Q. Why do we need purgatory?
A. Sacred Scripture and Tradition repeatedly affirm that God’s ultimate intention is for us to become perfect as He is perfect (see Mt 5:48). Why?
Because God wants us to live forever in friendship with Him, and He Himself is completely holy — without sin or weakness of any kind. To see God face-to-face in heaven, and to know, love, and enjoy Him there fully forever, we must be like Him (see Heb 12:14; 1 Jn 3:2-3).
In fact, heaven simply wouldn’t be heaven unless those who lived there had been perfected. If we were to bring along with us all the sins and weaknesses we have in this life, heaven would be just as full of troubles as our life on earth—troubles that would last for eternity.

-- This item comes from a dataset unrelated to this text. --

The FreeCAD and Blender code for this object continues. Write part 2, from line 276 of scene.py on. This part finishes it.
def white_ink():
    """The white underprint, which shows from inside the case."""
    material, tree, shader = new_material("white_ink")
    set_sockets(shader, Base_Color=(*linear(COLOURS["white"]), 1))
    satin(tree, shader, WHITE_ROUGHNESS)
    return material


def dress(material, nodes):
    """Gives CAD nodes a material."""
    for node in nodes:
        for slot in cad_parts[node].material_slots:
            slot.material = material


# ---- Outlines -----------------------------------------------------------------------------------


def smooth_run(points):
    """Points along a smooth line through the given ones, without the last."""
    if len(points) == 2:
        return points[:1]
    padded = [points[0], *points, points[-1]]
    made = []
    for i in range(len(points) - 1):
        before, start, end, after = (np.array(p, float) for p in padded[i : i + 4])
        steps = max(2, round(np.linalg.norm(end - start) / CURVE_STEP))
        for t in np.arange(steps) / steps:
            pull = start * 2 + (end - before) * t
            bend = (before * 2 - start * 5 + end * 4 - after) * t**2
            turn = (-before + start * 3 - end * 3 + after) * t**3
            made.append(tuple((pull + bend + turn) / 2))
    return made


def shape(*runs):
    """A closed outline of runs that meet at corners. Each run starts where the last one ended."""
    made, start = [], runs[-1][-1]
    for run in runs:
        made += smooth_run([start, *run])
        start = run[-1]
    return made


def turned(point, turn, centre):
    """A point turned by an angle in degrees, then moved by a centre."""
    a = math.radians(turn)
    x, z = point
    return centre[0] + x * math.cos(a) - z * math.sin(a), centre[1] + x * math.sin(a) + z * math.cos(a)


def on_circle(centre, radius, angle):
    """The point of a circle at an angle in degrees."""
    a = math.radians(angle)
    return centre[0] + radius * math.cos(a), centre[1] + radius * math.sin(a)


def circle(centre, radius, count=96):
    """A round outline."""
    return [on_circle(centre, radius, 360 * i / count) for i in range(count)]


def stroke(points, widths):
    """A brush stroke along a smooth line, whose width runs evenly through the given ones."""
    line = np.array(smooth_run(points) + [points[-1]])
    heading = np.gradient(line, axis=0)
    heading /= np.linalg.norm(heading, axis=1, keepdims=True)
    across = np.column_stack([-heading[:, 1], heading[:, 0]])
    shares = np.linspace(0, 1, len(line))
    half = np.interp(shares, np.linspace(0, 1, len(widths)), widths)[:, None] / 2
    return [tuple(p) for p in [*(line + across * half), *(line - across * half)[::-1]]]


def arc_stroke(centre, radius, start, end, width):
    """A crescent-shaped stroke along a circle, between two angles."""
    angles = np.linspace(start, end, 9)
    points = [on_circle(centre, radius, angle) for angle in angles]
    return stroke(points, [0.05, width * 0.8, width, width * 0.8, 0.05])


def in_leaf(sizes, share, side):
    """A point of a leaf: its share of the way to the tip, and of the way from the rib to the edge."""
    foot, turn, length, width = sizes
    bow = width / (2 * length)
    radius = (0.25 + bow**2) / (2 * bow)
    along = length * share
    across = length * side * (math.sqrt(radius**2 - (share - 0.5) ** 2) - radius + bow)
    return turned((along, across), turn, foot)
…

Didn’t Christ die to forgive us our sins and save us? Yes! But even those who have escaped, through His infinite merits, the penalty of hell — an eternity without God — find that sin has countless other consequences. It disorders our souls. It injures others. It leaves us overly attached to things we have chosen to love more than we love God.

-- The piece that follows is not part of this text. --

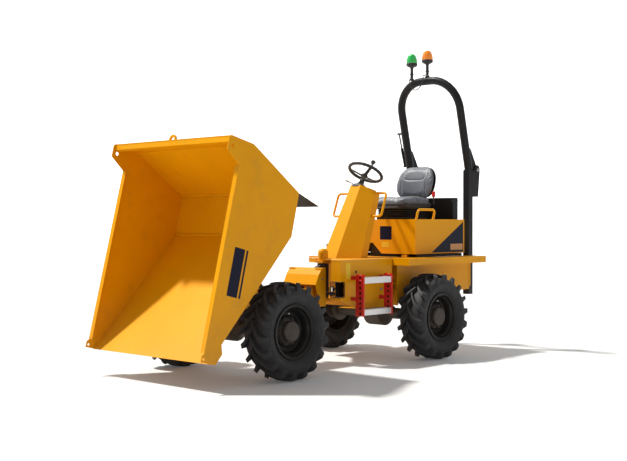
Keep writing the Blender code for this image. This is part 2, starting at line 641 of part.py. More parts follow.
def centre_pivot(turntable):
    """Bearing tube round the king pin, trunnion shaft and steering arm; it turns but never rolls."""
    low, high = LOWER_EYE_Z + JOINT_GAP, UPPER_EYE_Z - JOINT_GAP
    y = PIVOT_Y
    ring = [(PIVOT_TUBE_RADIUS, low), (PIVOT_TUBE_RADIUS, high), (PIVOT_PIN_RADIUS + 0.0005, high),
            (PIVOT_PIN_RADIUS + 0.0005, low)]
    bm = turned(ring, (0, 0, 0), (0, 0, 1), 24, closed=True)
    knuckle = add_object("centre_pivot", bm, PAINT, turntable)
    flange_y = TOWER_REAR + JOINT_GAP - y
    web = [(-0.036, low + 0.02), (flange_y + 0.002, low + 0.010), (flange_y + 0.002, high - 0.06), (-0.036, high - 0.01)]
    arm = [(-0.01, flange_y + 0.030), (0.070, flange_y + 0.018), (0.206, flange_y + 0.006)]
    arm += arc((RAM_EYE.x, RAM_EYE.y - y), 0.030, -120, 90, 8) + [(0.10, flange_y + 0.085), (-0.01, flange_y + 0.085)]
    weld(knuckle,
         prism(web, "X", -0.022, 0.022),
         turned([(0, 0), (0.075, 0), (0.075, 0.016), (0, 0.016)], (0, flange_y, TRUNNION_Z), (0, 1, 0), 24),
         rod((0, flange_y - 0.110, TRUNNION_Z), (0, flange_y + 0.003, TRUNNION_Z), TRUNNION_RADIUS, 24),
         prism(arm, "Z", 0.600, 0.620),
         rod((RAM_EYE.x, RAM_EYE.y - y, 0.592), (RAM_EYE.x, RAM_EYE.y - y, 0.625), 0.016, 12))
    return knuckle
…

If we’re to live with God forever, then, repairs and reparations are necessary; that is, we must be healed and make amends. If we’re selfish, we must learn to love. If deceitful, we must learn to tell the truth. If addicted, we must break the addictions. And if bitter, we must forgive.

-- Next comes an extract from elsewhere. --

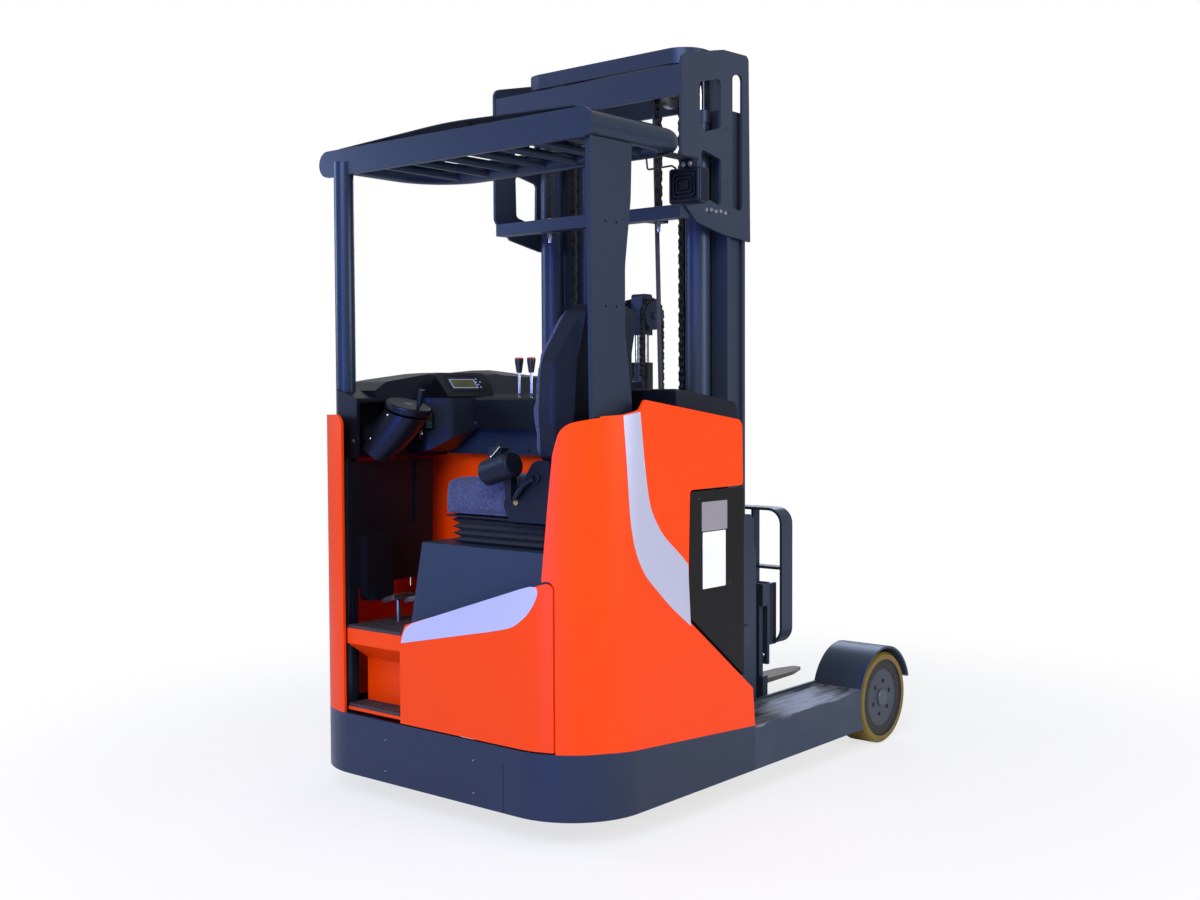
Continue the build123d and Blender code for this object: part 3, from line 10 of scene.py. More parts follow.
import bmesh
import bpy
from mathutils import Matrix, Vector


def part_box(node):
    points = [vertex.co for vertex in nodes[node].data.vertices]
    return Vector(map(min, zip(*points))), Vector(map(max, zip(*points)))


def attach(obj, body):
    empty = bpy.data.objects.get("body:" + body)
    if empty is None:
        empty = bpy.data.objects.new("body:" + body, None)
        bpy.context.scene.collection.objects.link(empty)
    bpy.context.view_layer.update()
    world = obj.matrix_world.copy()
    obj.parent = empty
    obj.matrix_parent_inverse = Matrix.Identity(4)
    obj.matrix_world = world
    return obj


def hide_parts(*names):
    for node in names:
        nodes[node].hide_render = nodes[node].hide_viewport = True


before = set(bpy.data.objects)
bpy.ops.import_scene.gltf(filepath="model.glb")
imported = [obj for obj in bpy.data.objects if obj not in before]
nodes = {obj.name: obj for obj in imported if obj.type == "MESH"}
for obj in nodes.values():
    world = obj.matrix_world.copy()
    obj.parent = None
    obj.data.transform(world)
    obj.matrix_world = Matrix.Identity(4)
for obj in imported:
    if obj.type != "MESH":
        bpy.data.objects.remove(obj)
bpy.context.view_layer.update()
scene = bpy.context.scene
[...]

Even so, whether in this life or the next, God doesn’t wave a magic wand, bypassing our free will, to fix the situation. Instead, we undergo a procedure to undo the consequences of what we’ve done. This process, requiring our cooperation with grace, begins on earth. Through doing penance and accepting in faith the inescapable sufferings of the present life, we can be purged of sin’s effects and grow in holiness.
Nevertheless, few of us are perfect when we leave this world. We still need some “cleaning up,” a painful but purging “fire,” as the Scripture calls it (see 1 Cor 3:14–15). That process is what we call purgatory.